Price subjected to weight, and usually one price up to 1Kg after it goes up /kg extra I've paid about R10 more for something weighting 1.8kg but after 2 it goes up significantly I believe, never had anything more than 2kg's

Reactions: Informative 2


----------



## ET (19/2/14)

awesome thanks


----------



## Stroodlepuff (19/2/14)

I disagree about the courier guy I find them extremely expensive which is why we stopped using them. ..

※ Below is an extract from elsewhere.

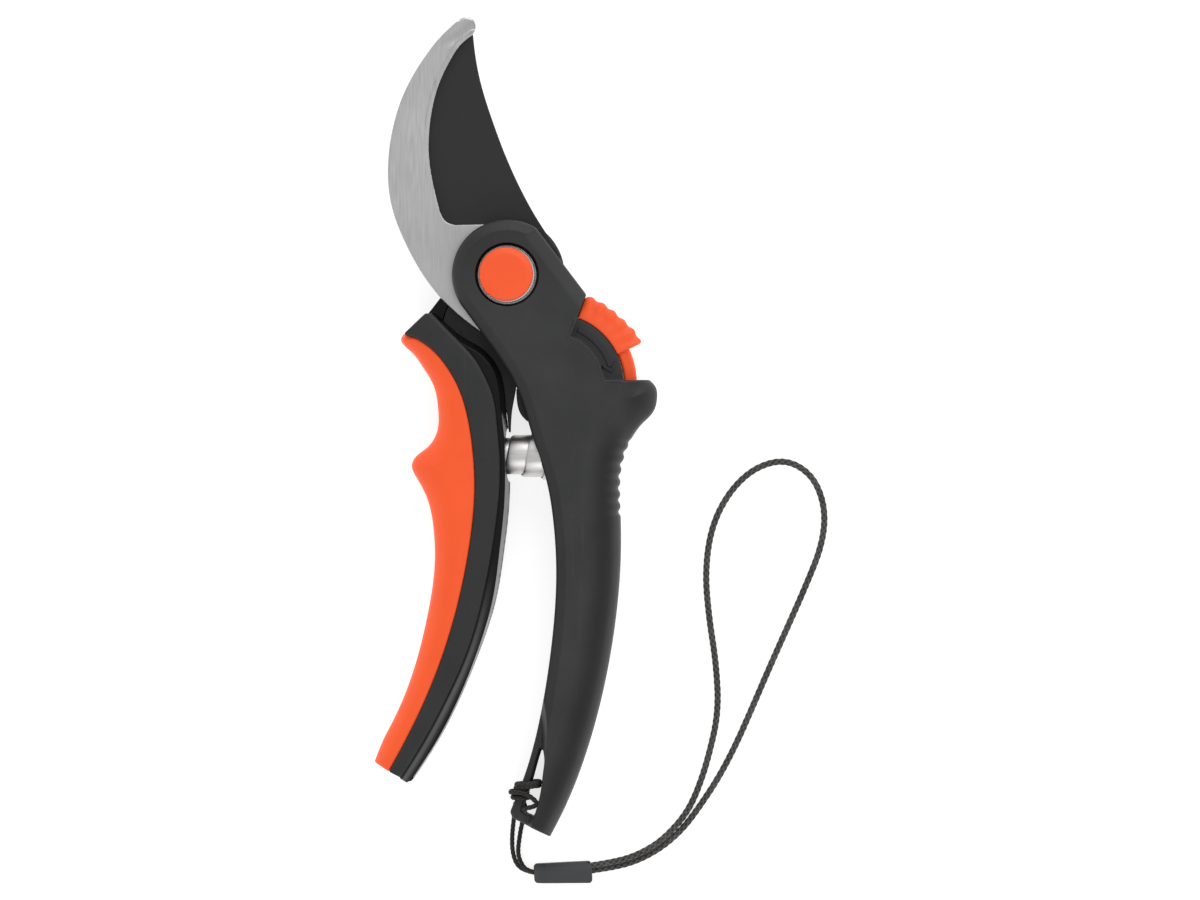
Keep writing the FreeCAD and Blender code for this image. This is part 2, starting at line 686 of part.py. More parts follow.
def cutting_blade():
    """The cutting blade with its tang, ground on its back face only."""
    body = add_body("cutting_blade")
    low, top = "Sizes.blade_low", "Sizes.blade_high"
    disc, back = size("blade_disc_radius"), size("blade_low")
    pad_outline(
        body,
        outline(
            BLADE_SPINE,
            arc(disc, -60.0, 28.8),
            TANG_RIGHT,
            [TANG_RIGHT[-1], TANG_END],
            [TANG_END, TANG_LEFT[0]],
            TANG_LEFT,
            arc(disc, 172.0, 201.0),
            BLADE_EDGE,
        ),
        low,
        top,
    )
    bevel_edges(
        body,
        "Sizes.blade_bevel",
        lambda p, length: on_level(p, back) and p.x < size("pivot_x") - 20 and length > 60,
    )
    bores = circles(BLADE_RIVET_PLACES, "Sizes.rivet_radius")
    cut_circles(body, bores + [(PIVOT, "Sizes.bushing_radius")], low, top)
    return body


NECK_RADIUS, NECK_START, NECK_END = 16.0, 200.0, 216.5
NECK_RIGHT = [polar(NECK_RADIUS, NECK_END), (-8.0, -16.0), (-2.9, -23.2), (0.6, -28.6), (0.35, -32.0),
              CORE_SIDE[0]]
NECK_LEFT, NECK_CORNER = (-17.6, -6.0), (-20.9, -10.2)
TONGUE_INNER = GROOVE[6:12]
TONGUE_OUTER = [(-7.0, -41.0), (-6.5, -50.0), (-7.2, -63.0), (-10.8, -84.0), (-14.8, -98.0), (-19.9, -109.5)]
MOVING_SEAT_START, MOVING_SEAT_END = "-6.9", "10"


def tongue():
    """The rib of the core that reaches into the shell."""
    return outline(
        TONGUE_INNER,
        [TONGUE_INNER[-1], TONGUE_OUTER[-1]],
        TONGUE_OUTER,
        [TONGUE_OUTER[0], TONGUE_INNER[0]],
    )


def moving_handle_core():
    """The rigid spine of the moving handle: a neck round the blade's tang and a band down the inner side."""
    body = add_body("moving_handle_core")
    low, blade_low, blade_high = "Sizes.core_low", "Sizes.blade_low", "Sizes.blade_high"
    neck_and_band = outline(
        GROOVE,
        [GROOVE_BOTTOM, CORE_BOTTOM],
        list(reversed(CORE_SIDE)),
        NECK_RIGHT,
        arc(NECK_RADIUS, NECK_START, NECK_END),
        [polar(NECK_RADIUS, NECK_START), NECK_LEFT],
        [NECK_LEFT, NECK_CORNER],
        [NECK_CORNER, SHELL_TOP_RIGHT],
    )
    band = outline(
        GROOVE,
        [GROOVE_BOTTOM, CORE_BOTTOM],
        list(reversed(CORE_EDGE)),
        [CORE_EDGE[0], SHELL_TOP_RIGHT],
    )
    pad_outline(body, neck_and_band, low, blade_high)
    pad_outline(body, band, blade_high, "Sizes.core_top")
    pad_outline(body, tongue(), "Sizes.bumper_low", "Sizes.bumper_high")
    cut_outline(body, tang_outline(), blade_low, blade_high)
    cut_spring_seat(body, MOVING_SEAT_END, MOVING_SEAT_START)
    rivets = circles(BLADE_RIVET_PLACES, "Sizes.rivet_radius")
    cut_circles(body, rivets, "Sizes.blade_rivet_low", blade_low)
    return body


def moving_handle_shell():
    """The hard outer cover of the moving handle, slotted for the core's tongue."""
    body = add_body("moving_handle_shell")
    shell = outline(
        SEAM,
        [SEAM_BOTTOM, GROOVE_BOTTOM],
        GROOVE,
        [SHELL_TOP_RIGHT, SHELL_TOP_LEFT],
        [SHELL_TOP_LEFT, SEAM_TOP],
    )
    slot_inner = [(x + 3.0, y) for x, y in TONGUE_INNER]
    slot = outline(
        slot_inner,
        [slot_inner[-1], TONGUE_INNER[-1]],
        [TONGUE_INNER[-1], TONGUE_OUTER[-1]],
        TONGUE_OUTER,
        [TONGUE_OUTER[0], TONGUE_INNER[0]],
        [TONGUE_INNER[0], slot_inner[0]],
    )
    pad_outline(body, shell, "Sizes.back_face", "Sizes.front_face")
    cut_outline(body, slot, "Sizes.bumper_low", "Sizes.bumper_high")
    cut_outline(body, tang_outline(), "Sizes.blade_low", "Sizes.blade_high")
    rivets = circles(BLADE_RIVET_PLACES, "Sizes.rivet_radius")
    cut_circles(body, rivets, "Sizes.blade_rivet_low", "Sizes.blade_low")
    cut_spring_seat(body, MOVING_SEAT_END, MOVING_SEAT_START)
    return body


def moving_handle_grip():
    """The soft outer grip with its finger stop."""
    body = add_body("moving_handle_grip")
    low, top = "Sizes.back_face", "Sizes.front_face"
    pad_outline(body, outline(FINGER_STOP, GRIP_EDGE, [GRIP_BOTTOM, SEAM_BOTTOM], SEAM), low, top)
    return body


def blade_rivets():
    body = add_body("blade_rivets")
    rivets = circles(BLADE_RIVET_PLACES, "Sizes.rivet_radius")
    pad_circles(body, rivets, "Sizes.blade_rivet_low", "Sizes.blade_high")
    return body


def return_spring():
    """A volute spring: one flat strip wound along a cone, each turn partly inside the next."""
    body = add_body("return_spring")
    body.setExpression("Placement.Base.x", "Sizes.pivot_x + Sizes.spring_left")
    body.setExpression("Placement.Base.y", "Sizes.pivot_y + Sizes.spring_y")
    body.setExpression("Placement.Base.z", "Sizes.mid_plane")
    inner, strip, width = size("spring_small_radius"), size("spring_strip"), size("spring_width")
    section = polygon((0.0, inner), (width, inner), (width, inner + strip), (0.0, inner + strip))
    sketch = draw(body, section, "0", "XY_Plane")
    axis = next(f for f in body.Origin.OriginFeatures if f.Role == "X_Axis")
    coil = body.newObject("PartDesign::AdditiveHelix", "Coil")
    coil.Profile = sketch
    coil.ReferenceAxis = (axis, [""])
    coil.Mode = 3
    coil.setExpression("Turns", "Sizes.spring_turns")
    coil.setExpression("Height", "Sizes.spring_pitch * Sizes.spring_turns")
    coil.setExpression("Growth", "Sizes.spring_growth")
    doc.recompute()
    return body


# ---------------------------------------------------------------- lanyard


def cord_path(points):
    """Straight runs joined by tangent arcs, each arc as large as its two shorter runs allow."""
    points = [Vector(*p) for p in points]
    edges, radii = [], []
    start = points[0]
    for before, corner, after in zip(points, points[1:], points[2:]):
        back, ahead = before - corner, after - corner
        half_turn = (math.pi - back.getAngle(ahead)) / 2
        trim = 0.45 * min(back.Length, ahead.Length)
        radii.append(trim / math.tan(half_turn))
        first = corner + back * (trim / back.Length)
        last = corner + ahead * (trim / ahead.Length)
        bisector = (back * (1 / back.Length) + ahead * (1 / ahead.Length)).normalize()
        middle = corner + bisector * (radii[-1] / math.cos(half_turn) - radii[-1])
        edges.append(Part.LineSegment(start, first).toShape())
        edges.append(Part.Arc(first, middle, last).toShape())
        start = last
    edges.append(Part.LineSegment(start, points[-1]).toShape())
    return Part.Wire(edges), radii


def cord(label, points, radius):
    """A round cord along its route, as one tube."""
    wire, radii = cord_path(points)
    first = wire.Edges[0]
    start, along = first.valueAt(first.FirstParameter), first.tangentAt(first.FirstParameter)
    section = Part.Wire([Part.Circle(start, along, radius).toShape()])
    tube = wire.makePipeShell([section], True, True)
    area = math.pi * radius ** 2
    print(f"{label}: length {wire.Length:.1f}, smallest radius {min(radii):.1f}, "
          f"volume ratio {tube.Volume / (area * wire.Length):.4f}")
    feature = doc.addObject("Part::Feature", label)
    feature.Label = label
    feature.Shape = tube
    feature.setExpression("Placement.Base.x", "Sizes.pivot_x")
    feature.setExpression("Placement.Base.y", "Sizes.pivot_y")
    subparts.append(feature)
    return feature


# Routes about the pivot. The strap runs from the clip round its loop and back to the clip.
# The tie cord runs from the clip up one side, folds under the handle's bar and comes back.
STRAP_ROUTE = [
    (21.3, -155.6, 2.4), (27.0, -154.8, 2.0), (33.5, -153.1, 1.95), (39.7, -149.7, 1.95),
    (44.6, -145.0, 1.4), (47.9, -140.5, 0.85), (50.4, -135.0, 0.85), (53.0, -127.0, 0.85),
    (55.7, -115.0, 0.85), (55.0, -102.0, 0.85), (53.1, -90.0, 0.85), (52.1, -78.0, 0.85),
    (53.8, -66.0, 0.85), (58.7, -56.6, 0.85), (65.5, -50.4, 0.85), (73.6, -48.4, 0.85),
    (80.7, -52.8, 0.85), (83.9, -61.5, 0.85), (83.0, -71.0, 0.85), (78.6, -82.0, 0.85),
    (73.7, -93.0, 0.85), (69.0, -103.5, 0.85), (64.6, -113.8, 0.85), (60.0, -124.2, 0.85),
    (55.6, -132.5, 0.85), (51.0, -139.5, 0.85), (46.5, -145.6, 0.85), (41.2, -150.4, 0.85),
    (34.8, -154.1, 0.85), (28.0, -156.05, 0.85), (21.3, -156.9, 1.2),
]
TIE_ROUTE = [
    (7.03, -157.4, 1.2), (4.5, -156.9, 0.8), (2.3, -155.2, 0.65), (1.3, -151.8, 0.65), (1.2, -148.2, 0.65),
    (1.5, -144.8, 0.9), (1.9, -141.4, 1.6), (2.0, -138.5, 2.2), (4.6, -138.5, 2.2), (4.7, -141.4, 1.6),
    (3.7, -145.0, 1.0), (3.1, -148.6, 0.85), (2.7, -152.3, 1.5), (3.7, -155.2, 2.0), (5.2, -156.8, 2.35),
    (7.03, -157.2, 2.5),
]


def cord_clip():
    """The moulded clip that joins the thin tie cord to the strap, with a mouth for the strap."""
    body = add_body("cord_clip", ("Sizes.pivot_x + Sizes.clip_x", "Sizes.pivot_y + Sizes.clip_y", "0"))
    body.setExpression("Placement.Rotation.Angle", "Sizes.clip_tilt")
    half, wide = size("clip_length") / 2, size("clip_width") / 2
    block = polygon((-half, -wide + 0.35), (half, -wide - 0.35), (half, wide), (-half, wide))
    mouth = polygon((half - 1.05, -0.95), (half + 1.0, -0.95), (half + 1.0, 2.4), (half - 1.05, 2.4))
    pad_outline(body, block, "0", "Sizes.clip_height")
    round_edges(body, "0.9", lambda p, length: p.x < size("pivot_x") + size("clip_x") - 7.4 and length > 4)
    cut_outline(body, mouth, "0.3", "3.4")
    return body


def tie_knot():
    """The hitch round the bar of the lanyard hole, as a plain sleeve."""
    middle = Vector(4.55, -135.3, (size("bar_front") + size("bar_back")) / 2)
    lean = Rotation(Vector(0, 0, 1), 70.0)
    boxes = []
    for name, length, width, height in (("hitch_outside", 4.0, 5.4, 13.6), ("hitch_inside", 6.0, 3.1, 11.2)):
        box = doc.addObject("Part::Box", name)
        box.Length, box.Width, box.Height = length, width, height
        corner = lean.multVec(Vector(-length / 2, -width / 2, -height / 2))
        box.Placement = Placement(middle + corner, lean)
        boxes.append(box)
    sleeve = doc.addObject("Part::Cut", "tie_knot")
    sleeve.Label = "tie_knot"
    sleeve.Base, sleeve.Tool = boxes
    sleeve.setExpression("Placement.Base.x", "Sizes.pivot_x")
    sleeve.setExpression("Placement.Base.y", "Sizes.pivot_y")
    subparts.append(sleeve)
    doc.recompute()
    return sleeve


def wrist_strap():
    return cord("wrist_strap", STRAP_ROUTE, size("strap_radius"))


def tie_cord():
    return cord("tie_cord", TIE_ROUTE, size("tie_radius"))


for make in (
    fixed_handle_front_shell,
    fixed_handle_back_shell,
    hook_blade,
    hook_rivets,
    handle_screws,
    closing_bumper,
    lock_pin,
    lock_detent_spring,
    pivot_bolt,
    pivot_rings,
    pivot_cap,
    lock_lever,
    lock_slider,
    cutting_blade,
    moving_handle_core,
    moving_handle_shell,
    moving_handle_grip,
    blade_rivets,
    return_spring,
    cord_clip,
    tie_knot,
    tie_cord,
    wrist_strap,
):
    make()
doc.recompute()

failed = [item.Label for item in doc.Objects if {"Invalid", "Error"} & set(item.State)]
for item in subparts:
    if item.Shape.isNull() or not item.Shape.isValid():
        failed.append(item.Label)
if failed:
    raise RuntimeError(f"these objects failed: {failed}")

os.makedirs("parts", exist_ok=True)
for item in subparts:
    item.Shape.exportStep(f"parts/{item.Label}.step")
    print(f"{item.Label}: {len(item.Shape.Solids)} solid, {item.Shape.Volume:.1f} mm3")
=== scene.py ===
import json
import math

import bpy
import numpy as np
from mathutils import Vector

# The looks of the bypass pruner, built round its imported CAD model.
# Shapes are worked out in millimetres about the pivot axis, with Z up from the resting surface,
# and are moved to the row frame, in metres, when their mesh is made.
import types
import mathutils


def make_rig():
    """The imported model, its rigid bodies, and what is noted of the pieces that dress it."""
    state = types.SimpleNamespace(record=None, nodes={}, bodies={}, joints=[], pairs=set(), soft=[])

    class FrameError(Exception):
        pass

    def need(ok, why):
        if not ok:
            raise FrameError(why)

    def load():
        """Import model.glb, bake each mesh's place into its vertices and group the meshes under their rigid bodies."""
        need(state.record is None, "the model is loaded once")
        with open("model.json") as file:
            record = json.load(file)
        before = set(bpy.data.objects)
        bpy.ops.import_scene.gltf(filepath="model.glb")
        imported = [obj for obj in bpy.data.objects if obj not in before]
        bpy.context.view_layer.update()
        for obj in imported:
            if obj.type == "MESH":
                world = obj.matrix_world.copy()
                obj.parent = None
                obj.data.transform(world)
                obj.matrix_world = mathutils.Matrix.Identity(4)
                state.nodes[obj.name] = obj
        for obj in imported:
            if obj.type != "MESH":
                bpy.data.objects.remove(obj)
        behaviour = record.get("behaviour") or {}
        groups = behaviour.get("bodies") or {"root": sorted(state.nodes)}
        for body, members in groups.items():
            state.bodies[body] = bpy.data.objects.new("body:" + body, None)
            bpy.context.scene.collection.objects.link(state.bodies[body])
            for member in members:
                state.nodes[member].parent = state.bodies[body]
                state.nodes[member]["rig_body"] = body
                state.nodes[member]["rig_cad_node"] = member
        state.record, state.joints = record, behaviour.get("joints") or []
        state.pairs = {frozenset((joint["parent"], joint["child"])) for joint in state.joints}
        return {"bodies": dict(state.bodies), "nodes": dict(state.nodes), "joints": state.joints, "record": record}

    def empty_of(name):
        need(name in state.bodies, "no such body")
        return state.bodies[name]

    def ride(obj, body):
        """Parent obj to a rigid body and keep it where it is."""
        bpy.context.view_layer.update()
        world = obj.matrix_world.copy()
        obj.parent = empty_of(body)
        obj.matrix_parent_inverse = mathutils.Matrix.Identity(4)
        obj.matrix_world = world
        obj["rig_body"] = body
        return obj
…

Sent from my GT-N7100 using Tapatalk


----------



## Melinda (19/2/14)

wow they charged me R35 or R45 for same day delivery in my area...thought it was pretty good price, but I was just starting out and didn't shop around a bit, turn out to be R35 for 3 day delivery, was too unreliable for me  Then again maybe it was courier it...was a long time ago


----------



## Stroodlepuff (19/2/14)

Yeah I am not a fan of them  but those sound like good prices so who knows

Sent from my GT-N7100 using Tapatalk


----------



## Rowan Francis (21/2/14)

i got a parcel from courier guy today from Pinetown (see vape mail) every step they emailed me an update , cost was 100 zars i think . brilliant service .


----------



## Melinda (21/2/14)

Stroodlepuff said:


> Yeah I am not a fan of them  but those sound like good prices so who knows
> 
> Sent from my GT-N7100 using Tapatalk



neither am I, that parcel that a send, was suppose to same day delivery, but ended up being 3 days, can't use an unreliable service like that.


----------



## SunRam (22/2/14)

I've used MDS Collivery, R90 for a small box, overnight delivery anywhere in SA. Very professional and efficient, all be it a bit expensive. 

Sent from my GT-I9500 using Tapatalk


----------



## Stroodlepuff (22/2/14)

Yip we also use mds now they are very good...delivered late once when we first used then but since then been smooth sailing

Sent from my GT-N7100 using Tapatalk


----------



## ET (22/2/14)

nice. will give them a go next time round


----------